───── Exercise material
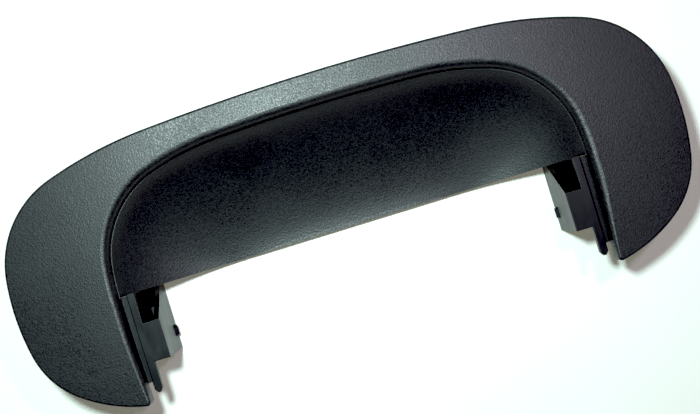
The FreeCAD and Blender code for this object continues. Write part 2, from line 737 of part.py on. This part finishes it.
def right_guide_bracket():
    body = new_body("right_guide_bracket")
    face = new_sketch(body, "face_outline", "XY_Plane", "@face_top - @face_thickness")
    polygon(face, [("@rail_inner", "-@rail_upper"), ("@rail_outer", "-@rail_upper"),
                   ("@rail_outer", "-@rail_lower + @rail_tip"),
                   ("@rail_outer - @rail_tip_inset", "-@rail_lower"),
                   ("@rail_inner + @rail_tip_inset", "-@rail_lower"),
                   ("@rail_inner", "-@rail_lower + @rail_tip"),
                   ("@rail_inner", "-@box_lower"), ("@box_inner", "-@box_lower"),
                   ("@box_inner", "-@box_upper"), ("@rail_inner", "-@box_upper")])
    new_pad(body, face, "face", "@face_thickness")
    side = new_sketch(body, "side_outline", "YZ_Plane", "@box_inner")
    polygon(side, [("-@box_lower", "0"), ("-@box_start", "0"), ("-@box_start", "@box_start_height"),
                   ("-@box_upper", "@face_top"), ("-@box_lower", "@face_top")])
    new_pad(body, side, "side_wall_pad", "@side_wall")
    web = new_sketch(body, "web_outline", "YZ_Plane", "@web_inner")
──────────
───── Exercise material
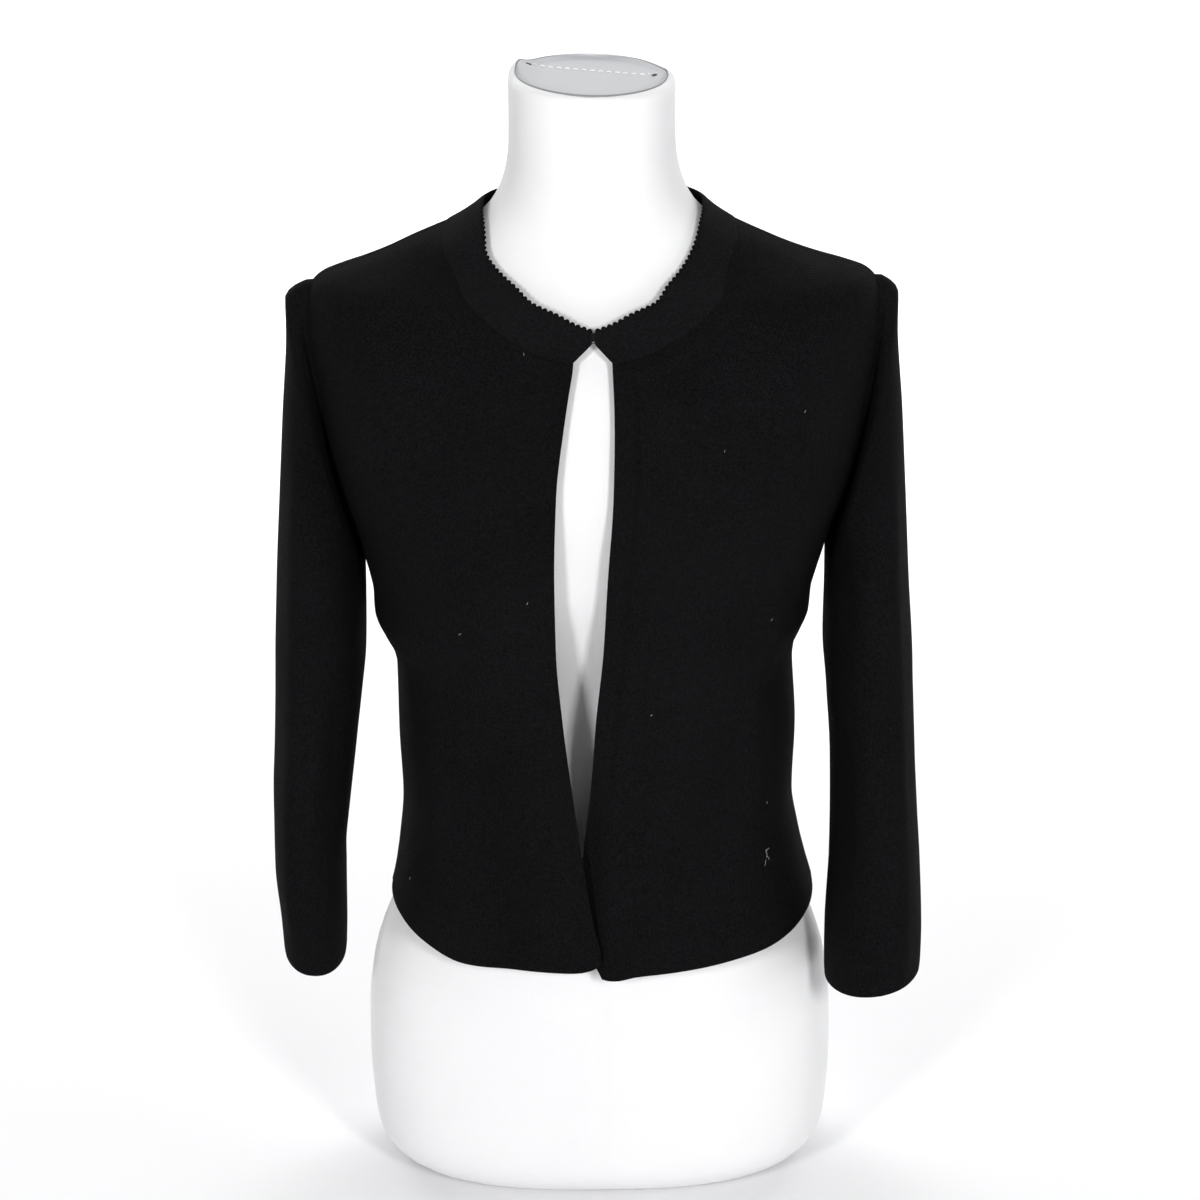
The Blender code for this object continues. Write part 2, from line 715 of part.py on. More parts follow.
──────────
Reply with nothing except the number of lines in the listing above that include "Write".

Correct output
2